The attack is the latest to rock Kabul, which is regularly devastated by bomb blasts and militant assaults, often killing many civilians.
The resurgent Taliban claim many of the attacks as they step up their bid to drive out foreign forces with a series of assaults across the country.
First emerging in 2015, the group's local affiliate Islamic State Khorasan Province (IS-K), overran large parts of eastern Nangarhar and Kunar provinces, near the Pakistan border, where they engaged in a turf war with the Taliban.
US forces in Afghanistan have repeatedly targeted the group, killing its head Abu Sayed and several senior advisers in a July 11 strike in Kunar, the Pentagon has said.

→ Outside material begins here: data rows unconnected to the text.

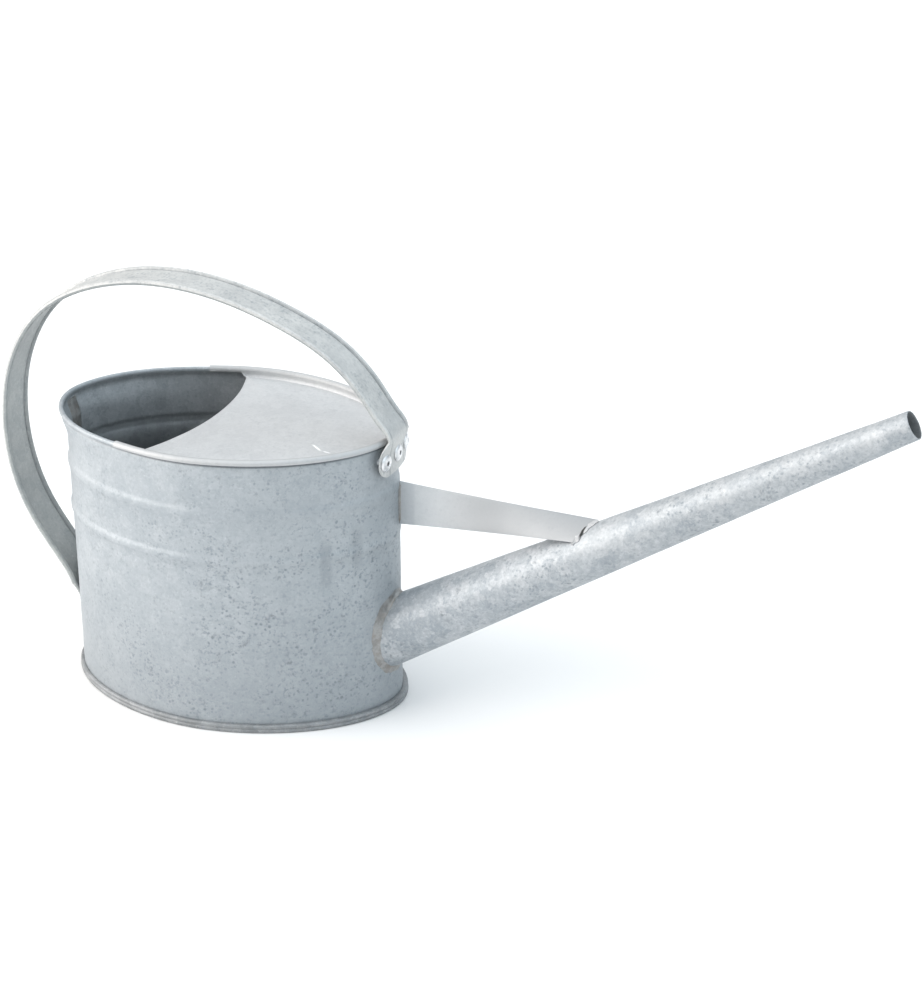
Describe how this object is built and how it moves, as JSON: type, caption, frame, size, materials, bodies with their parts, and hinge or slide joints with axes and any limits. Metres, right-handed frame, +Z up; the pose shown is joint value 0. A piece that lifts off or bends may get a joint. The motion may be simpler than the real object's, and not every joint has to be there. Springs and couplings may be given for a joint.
{
  "type": "watering can",
  "caption": "Small galvanised steel watering can: oval body, half-covered top, riveted hoop strap and a long straight spout with a brace.",
  "frame": {"origin": "on the surface the can stands on, midway along the whole length from the strap's rear to the spout's tip, in the can's plane of symmetry; the body's centre is 0.1117 m behind it", "axes": "+X towards the spout's tip, +Z up, +Y to the can's left seen from behind the strap"},
  "size_m": [0.4762, 0.1262, 0.2195],
  "materials": {
    "body_sheet": "galvanised, matt, light mottling with small dark specks",
    "base_sheet": "galvanised, matt, darker in the seam",
    "cover_sheet": "galvanised, matt, the lightest sheet of the can",
    "strap_steel": "galvanised, matt",
    "spout_sheet": "galvanised, satin, fine spangle with small dark specks",
    "brace_sheet": "galvanised, matt",
    "solder": "dull grey-brown solder, lumpy",
    "rivet_aluminium": "bright satin",
    "mandrel_steel": "dull dark steel"
  },
  "bodies": {
    "root": {"body_wall": "body_sheet", "rim_wire": "body_sheet", "base_plate": "base_sheet", "top_cover": "cover_sheet", "handle_strap": "strap_steel", "spout_brace": "brace_sheet", "spout_tube": "spout_sheet", "spout_root_solder": "solder", "brace_tip_solder": "solder", "brace_root_solder": "solder", "front_rivet_1": "rivet_aluminium", "front_mandrel_1": "mandrel_steel", "front_rivet_2": "rivet_aluminium", "front_mandrel_2": "mandrel_steel", "front_rivet_3": "rivet_aluminium", "front_mandrel_3": "mandrel_steel", "rear_rivet_1": "rivet_aluminium", "rear_mandrel_1": "mandrel_steel", "rear_rivet_2": "rivet_aluminium", "rear_mandrel_2": "mandrel_steel"}
  },
  "joints": []
}
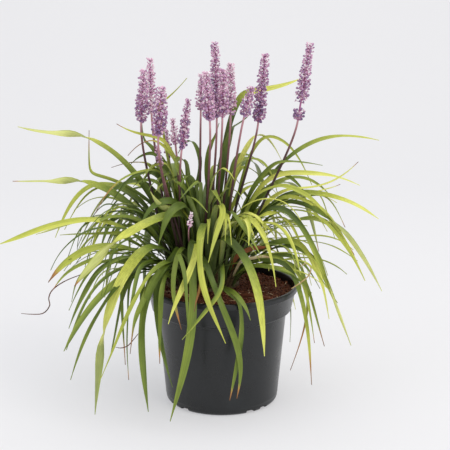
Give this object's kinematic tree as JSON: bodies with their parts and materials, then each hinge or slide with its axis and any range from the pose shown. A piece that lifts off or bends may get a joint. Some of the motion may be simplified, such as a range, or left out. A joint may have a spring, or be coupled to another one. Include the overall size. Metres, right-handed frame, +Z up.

The decision to deploy the so-called Mother Of All Bombs (MOAB) also targeted IS hideouts in Nangarhar, according to the Afghan defence ministry, though fighting in the area has continued.
"We will be relentless in our campaign against ISIS-K. There are no safe havens in Afghanistan," said General John Nicholson, commander of US forces in Afghanistan, in a statement yesterday confirming some of the deaths in the July 11 strike.
The group is believed to be on the back foot in the Middle East, where analysts have said it has lost more than 60 per cent of its territory and 80 per cent of its revenue, three years after declaring its self-styled "caliphate" across swathes of Iraq and Syria.
"(IS) wants to send a message to many states, not just to Iraq, to prove that it is present everywhere... Particularly after the victories of the Iraqi security forces in Mosul," said Issam al-Fili, a professor of Political Sciences at the Al-Mustansiriya University in Baghdad.